## Recorded data
## Start
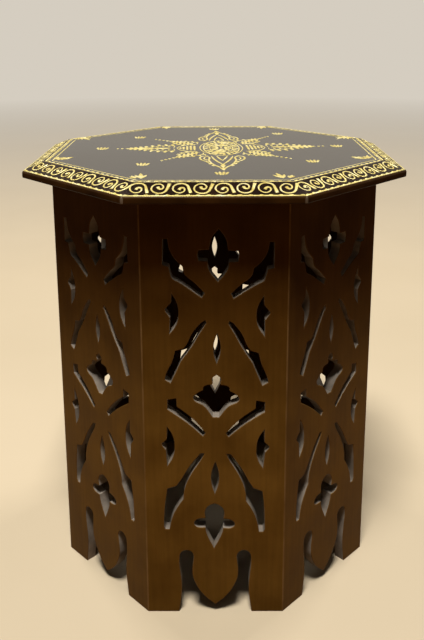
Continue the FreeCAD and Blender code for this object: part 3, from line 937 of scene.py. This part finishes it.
def boards():
    """The eight boards of the base: the front one, and seven equal ones copied from one."""
    ring = [finished_board(slip=True)]
    square = finished_board(slip=False)
    for place, side in enumerate(SIDE_NAMES[1:], start=1):
        ring.append(copy_turned(square, f"pierced_board_{side}", place * TURN))
    bpy.data.objects.remove(square)
    return ring


# The table
top = lacquered_top()
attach(top, BODY)
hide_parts("table_top")

for gilding in (border(), field()):
    dress(gilding, GOLD_PAINT)
    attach(gilding, BODY)

for board_piece, side_name in zip(boards(), SIDE_NAMES):
    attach(board_piece, BODY)
    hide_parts(f"side_panel_{side_name}")

for node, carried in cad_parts.items():
    if node.startswith(("corner_block", "top_cleat")):
        dress(carried, BARE_WOOD)
    elif node == "cleat_screws":
        dress(carried, ZINC)


# The studio. The background is bright for the camera and in a gloss, and dim as a light.
AMBIENT = 0.025
BACKGROUND = 0.83
BACKGROUND_COLOUR = (0.80, 0.735, 0.635)
FLOOR_RADIUS = 9
# Distances from the table between which the floor goes dark in a gloss, and turns into the
# background for the camera
GLOSS_FADES = (0.5, 0.9)
FLOOR_FADES = (1.0, 5.0)
# The floor as a light, and its dark part in a gloss
BOUNCE_COLOUR = (0.25, 0.13, 0.045)
DARK_COLOUR = (0.01, 0.008, 0.006)
LAMP_AIM = (0, 0, 0.2)
KEY_PLACE = (-0.25, -1.5, 4.6)
KEY_SIZE = (1.0, 0.9)
KEY_WATTS = 265
BACK_PLACE = (1.5, 1.5, 3.2)
BACK_SIZE = (0.6, 0.6)
BACK_WATTS = 38
# The photograph's own view
CAMERA_PLACE = (0.0010, -0.8466, 0.6065)
CAMERA_DEGREES = (77.057, 0.228, 0.208)
SENSOR_WIDTH = 36
LENS = 42.94
LENS_SHIFT = (0.0004, -0.203)


def sight(nodes, links):
    """Two values: 1 for what the camera sees itself or through glass, and 1 for what is
    seen in a gloss."""
    path = nodes.new("ShaderNodeLightPath")
    eye = calculated(nodes, links, "MAXIMUM", path.outputs["Is Camera Ray"],
                     path.outputs["Is Transmission Ray"])
    return eye, path.outputs["Is Glossy Ray"]


def studio_floor():
    """A plain pale floor that fades into the background far behind the table."""
    bpy.ops.mesh.primitive_circle_add(vertices=96, radius=FLOOR_RADIUS, fill_type="NGON",
                                      location=(0, 0, 0))
    floor = bpy.context.object
    floor.name = "studio_floor"
    material, nodes, links, shader = new_material("pale_floor")
    place = place_pattern(nodes, links)
    eye, gloss = sight(nodes, links)
    distance = nodes.new("ShaderNodeVectorMath")
    distance.operation = "LENGTH"
    links.new(place, distance.inputs[0])
    away = to_range(nodes, links, distance.outputs["Value"], 0, 1, *GLOSS_FADES)
    seen = calculated(nodes, links, "MAXIMUM", eye, gloss)
    dark = calculated(nodes, links, "MULTIPLY", gloss, away)
    pale = ramp(nodes, links, noise(nodes, links, place, 3, 3),
                [(0.3, (0.56, 0.45, 0.295)), (0.7, (0.59, 0.475, 0.315))])
    lit = mix(nodes, links, seen, BOUNCE_COLOUR, pale)
    links.new(mix(nodes, links, dark, lit, DARK_COLOUR), shader.inputs["Base Color"])
    shader.inputs["Roughness"].default_value = 0.7
    shader.inputs["Specular IOR Level"].default_value = 0.2
    far = to_range(nodes, links, distance.outputs["Value"], 0, 1, *FLOOR_FADES)
    share = calculated(nodes, links, "MULTIPLY", eye, far)
    haze = nodes.new("ShaderNodeEmission")
    haze.inputs["Color"].default_value = (*BACKGROUND_COLOUR, 1)
    haze.inputs["Strength"].default_value = BACKGROUND
    blend = nodes.new("ShaderNodeMixShader")
    links.new(share, blend.inputs["Fac"])
    links.new(shader.outputs[0], blend.inputs[1])
    links.new(haze.outputs[0], blend.inputs[2])
    links.new(blend.outputs[0], nodes["Material Output"].inputs["Surface"])
    dress(floor, material)


def soft_lamp(name, place, size, watts):
    """A lamp with a rectangular soft front, pointed at the table."""
    bpy.ops.object.light_add(type="AREA", location=place)
    lamp = bpy.context.object
    lamp.name = name
    lamp.data.shape = "RECTANGLE"
    lamp.data.size, lamp.data.size_y = size
    lamp.data.energy = watts
    lamp.rotation_euler = (Vector(LAMP_AIM) - Vector(place)).to_track_quat("-Z", "Y").to_euler()


def studio():
    """Floor, background and three soft lamps: one in front and two behind."""
    studio_floor()
    world = bpy.data.worlds.new("studio")
    bpy.context.scene.world = world
    world.use_nodes = True
    nodes, links = world.node_tree.nodes, world.node_tree.links
    back = nodes["Background"]
    back.inputs["Color"].default_value = (*BACKGROUND_COLOUR, 1)
    seen = calculated(nodes, links, "MAXIMUM", *sight(nodes, links))
    strength = to_range(nodes, links, seen, AMBIENT, BACKGROUND, 0, 1)
    links.new(strength, back.inputs["Strength"])
    soft_lamp("key", KEY_PLACE, KEY_SIZE, KEY_WATTS)
    x, y, z = BACK_PLACE
    soft_lamp("back_left", (-x, y, z), BACK_SIZE, BACK_WATTS)
    soft_lamp("back_right", (x, y, z), BACK_SIZE, BACK_WATTS)


def camera():
    """The camera at the photograph's angle."""
    lens = bpy.data.cameras.new("camera")
    lens.sensor_width = SENSOR_WIDTH
    lens.lens = LENS
    lens.shift_x, lens.shift_y = LENS_SHIFT
    view = bpy.data.objects.new("camera", lens)
    view.location = CAMERA_PLACE
    view.rotation_euler = [math.radians(angle) for angle in CAMERA_DEGREES]
    bpy.context.scene.collection.objects.link(view)
    bpy.context.scene.camera = view


studio()
camera()
bpy.context.scene.view_settings.view_transform = "Standard"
## End
Reproduce the material verbatim, line by line.

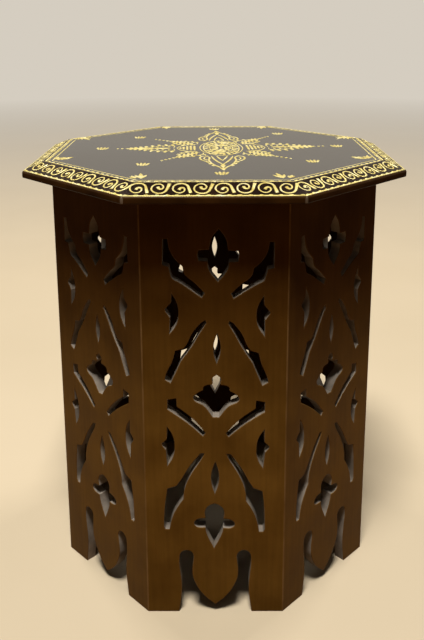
Continue the FreeCAD and Blender code for this object: part 3, from line 937 of scene.py. This part finishes it.
def boards():
    """The eight boards of the base: the front one, and seven equal ones copied from one."""
    ring = [finished_board(slip=True)]
    square = finished_board(slip=False)
    for place, side in enumerate(SIDE_NAMES[1:], start=1):
        ring.append(copy_turned(square, f"pierced_board_{side}", place * TURN))
    bpy.data.objects.remove(square)
    return ring


# The table
top = lacquered_top()
attach(top, BODY)
hide_parts("table_top")

for gilding in (border(), field()):
    dress(gilding, GOLD_PAINT)
    attach(gilding, BODY)

for board_piece, side_name in zip(boards(), SIDE_NAMES):
    attach(board_piece, BODY)
    hide_parts(f"side_panel_{side_name}")

for node, carried in cad_parts.items():
    if node.startswith(("corner_block", "top_cleat")):
        dress(carried, BARE_WOOD)
    elif node == "cleat_screws":
        dress(carried, ZINC)


# The studio. The background is bright for the camera and in a gloss, and dim as a light.
AMBIENT = 0.025
BACKGROUND = 0.83
BACKGROUND_COLOUR = (0.80, 0.735, 0.635)
FLOOR_RADIUS = 9
# Distances from the table between which the floor goes dark in a gloss, and turns into the
# background for the camera
GLOSS_FADES = (0.5, 0.9)
FLOOR_FADES = (1.0, 5.0)
# The floor as a light, and its dark part in a gloss
BOUNCE_COLOUR = (0.25, 0.13, 0.045)
DARK_COLOUR = (0.01, 0.008, 0.006)
LAMP_AIM = (0, 0, 0.2)
KEY_PLACE = (-0.25, -1.5, 4.6)
KEY_SIZE = (1.0, 0.9)
KEY_WATTS = 265
BACK_PLACE = (1.5, 1.5, 3.2)
BACK_SIZE = (0.6, 0.6)
BACK_WATTS = 38
# The photograph's own view
CAMERA_PLACE = (0.0010, -0.8466, 0.6065)
CAMERA_DEGREES = (77.057, 0.228, 0.208)
SENSOR_WIDTH = 36
LENS = 42.94
LENS_SHIFT = (0.0004, -0.203)


def sight(nodes, links):
    """Two values: 1 for what the camera sees itself or through glass, and 1 for what is
    seen in a gloss."""
    path = nodes.new("ShaderNodeLightPath")
    eye = calculated(nodes, links, "MAXIMUM", path.outputs["Is Camera Ray"],
                     path.outputs["Is Transmission Ray"])
    return eye, path.outputs["Is Glossy Ray"]


def studio_floor():
    """A plain pale floor that fades into the background far behind the table."""
    bpy.ops.mesh.primitive_circle_add(vertices=96, radius=FLOOR_RADIUS, fill_type="NGON",
                                      location=(0, 0, 0))
    floor = bpy.context.object
    floor.name = "studio_floor"
    material, nodes, links, shader = new_material("pale_floor")
    place = place_pattern(nodes, links)
    eye, gloss = sight(nodes, links)
    distance = nodes.new("ShaderNodeVectorMath")
    distance.operation = "LENGTH"
    links.new(place, distance.inputs[0])
    away = to_range(nodes, links, distance.outputs["Value"], 0, 1, *GLOSS_FADES)
    seen = calculated(nodes, links, "MAXIMUM", eye, gloss)
    dark = calculated(nodes, links, "MULTIPLY", gloss, away)
    pale = ramp(nodes, links, noise(nodes, links, place, 3, 3),
                [(0.3, (0.56, 0.45, 0.295)), (0.7, (0.59, 0.475, 0.315))])
    lit = mix(nodes, links, seen, BOUNCE_COLOUR, pale)
    links.new(mix(nodes, links, dark, lit, DARK_COLOUR), shader.inputs["Base Color"])
    shader.inputs["Roughness"].default_value = 0.7
    shader.inputs["Specular IOR Level"].default_value = 0.2
    far = to_range(nodes, links, distance.outputs["Value"], 0, 1, *FLOOR_FADES)
    share = calculated(nodes, links, "MULTIPLY", eye, far)
    haze = nodes.new("ShaderNodeEmission")
    haze.inputs["Color"].default_value = (*BACKGROUND_COLOUR, 1)
    haze.inputs["Strength"].default_value = BACKGROUND
    blend = nodes.new("ShaderNodeMixShader")
    links.new(share, blend.inputs["Fac"])
    links.new(shader.outputs[0], blend.inputs[1])
    links.new(haze.outputs[0], blend.inputs[2])
    links.new(blend.outputs[0], nodes["Material Output"].inputs["Surface"])
    dress(floor, material)


def soft_lamp(name, place, size, watts):
    """A lamp with a rectangular soft front, pointed at the table."""
    bpy.ops.object.light_add(type="AREA", location=place)
    lamp = bpy.context.object
    lamp.name = name
    lamp.data.shape = "RECTANGLE"
    lamp.data.size, lamp.data.size_y = size
    lamp.data.energy = watts
    lamp.rotation_euler = (Vector(LAMP_AIM) - Vector(place)).to_track_quat("-Z", "Y").to_euler()


def studio():
    """Floor, background and three soft lamps: one in front and two behind."""
    studio_floor()
    world = bpy.data.worlds.new("studio")
    bpy.context.scene.world = world
    world.use_nodes = True
    nodes, links = world.node_tree.nodes, world.node_tree.links
    back = nodes["Background"]
    back.inputs["Color"].default_value = (*BACKGROUND_COLOUR, 1)
    seen = calculated(nodes, links, "MAXIMUM", *sight(nodes, links))
    strength = to_range(nodes, links, seen, AMBIENT, BACKGROUND, 0, 1)
    links.new(strength, back.inputs["Strength"])
    soft_lamp("key", KEY_PLACE, KEY_SIZE, KEY_WATTS)
    x, y, z = BACK_PLACE
    soft_lamp("back_left", (-x, y, z), BACK_SIZE, BACK_WATTS)
    soft_lamp("back_right", (x, y, z), BACK_SIZE, BACK_WATTS)


def camera():
    """The camera at the photograph's angle."""
    lens = bpy.data.cameras.new("camera")
    lens.sensor_width = SENSOR_WIDTH
    lens.lens = LENS
    lens.shift_x, lens.shift_y = LENS_SHIFT
    view = bpy.data.objects.new("camera", lens)
    view.location = CAMERA_PLACE
    view.rotation_euler = [math.radians(angle) for angle in CAMERA_DEGREES]
    bpy.context.scene.collection.objects.link(view)
    bpy.context.scene.camera = view


studio()
camera()
bpy.context.scene.view_settings.view_transform = "Standard"